This September, the Phillies have another potential baserunning specialist to call on if they so desire; Rich Thompson
Thompson is unlike Roberson and Golson, who were both much younger than the 31 year-old Thompson, but then again, neither had the experience that Thompson possesses. While his major league experience has been limited to just one at-bat in six games with Kansas City in 2004, Thompson has played over 1,200 games in the minors, with over 700 of them coming at the Triple-A level.
"That's why I'm still playing," explained Thompson after getting two hits and a walk to help Lehigh Valley to an 8-7 win over Scranton. "I think there are still people who think I can still do that [help a major league club] and that's why I'm still here. I'm ready."
Thompson's call to Philadelphia is nothing definite at this point, but his name is suddenly being kicked around more than it has in the other two Septembers that he was in the Phillies organization. His numbers - .280/.333/.375 - in time this season with both Reading and Lehigh Valley, are about where they usually are at this time of the season, but this has been a slightly tougher season than Thompson has had to endure lately.

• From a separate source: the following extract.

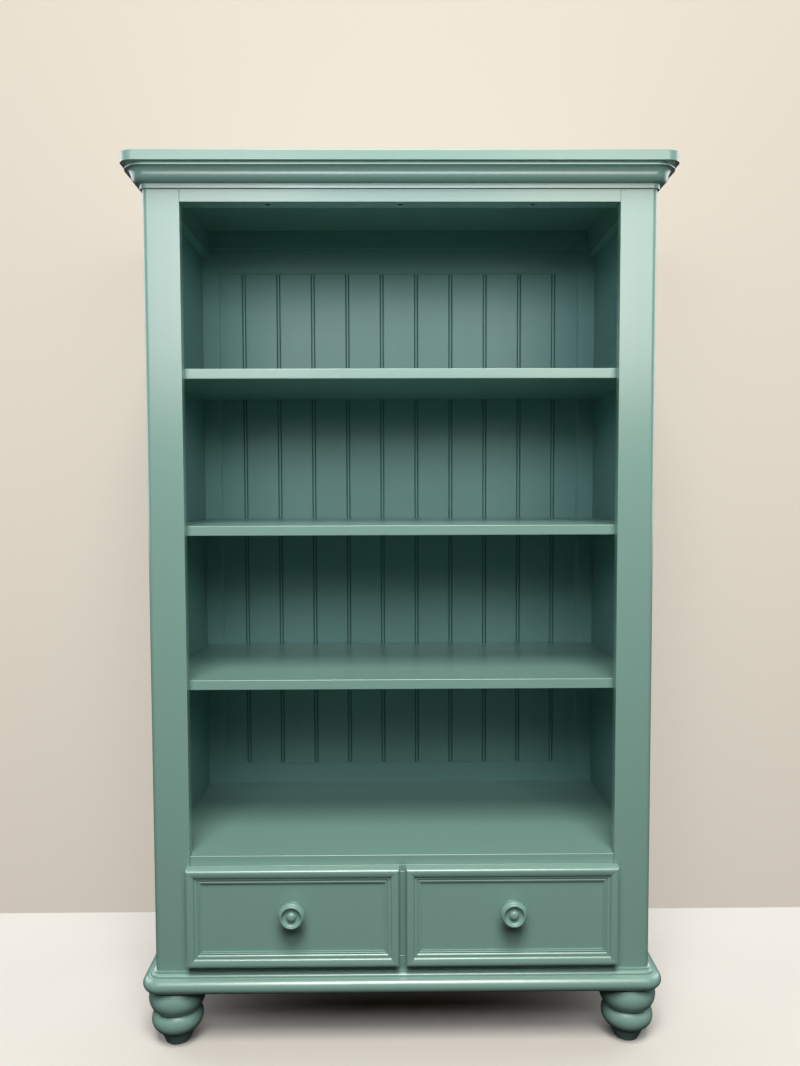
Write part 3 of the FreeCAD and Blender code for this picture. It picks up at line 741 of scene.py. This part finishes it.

In late June, the Phillies were facing a numbers game with outfielders at Triple-A Lehigh Valley. Thompson suddenly became the odd-man-out and was given instructions to head for Double-A Reading. Rather than fight the move and argue that he was above having to make that sort of a back-step, Thompson was the good soldier and reported to Reading. His offense took an early hit and a week into his stint with the R-Phils, Thompson was hitting .091 until he turned things around with a 12 game hitting streak that saw him hit .431 (22-for-51) and never looked back. As July ended, Thompson was summoned back to Lehigh Valley.
"I do this because it's fun and I can support my family on it," said Thompson. "I'm certainly not going to be a distraction. I'm just going to play and do what I do as well as I possibly can."
After putting up strong numbers this season and being the good soldier when it came to bumping him back to Reading, Thompson doesn't have any definite expectation of being brought up to the majors in September. He also won't let the Phillies decision of whether or not to bring him to the majors affect what he does as a minor league free agent during the off-season.
"Any time you're a free agent, things have to align right and you can go and sign somewhere else, like [former IronPig Mike] Cervenak did and then he probably would have been called up here and it looked like this was a terrible place for him to be."
Thompson also believes that sticking with the same organization can be a good thing when they want to keep you around. "Familiarity can be a good thing, because they know what you can do, but at the same time, you're not going to trick them into thinking that you're better than you are," believes Thompson. "Spring training is short and to prove to a team that's never seen you before that they should give you a job can be tough."
Thompson is one of those bubble-players who aren't guaranteed a September call-up, but could very well wind up putting on Phillies pinstripes before the end of the season. The Phillies will add a third catcher - either Paul Hoover or Dane Sardinha, who have both been up with the club during the season - and will also put Greg Dobbs back on the 40-man roster, which would put them at the full compliment of 40 players. They could gain one extra spot if they were to move Jamie Moyer from the 15 day DL to the 60 day DL.
That final roster spot would probably come down to between veterans Thompson, Andy Tracy, who has spent the past two Septembers with the Phillies, and Cody Ransom, who was up with the club earlier this season. John Mayberry is already on the 40 man and will likely be recalled. He could fill that pinch-running role with the Phillies, and if that's their thinking, then Thompson is probably out of luck and the final spot - if used - would likely go to Tracy.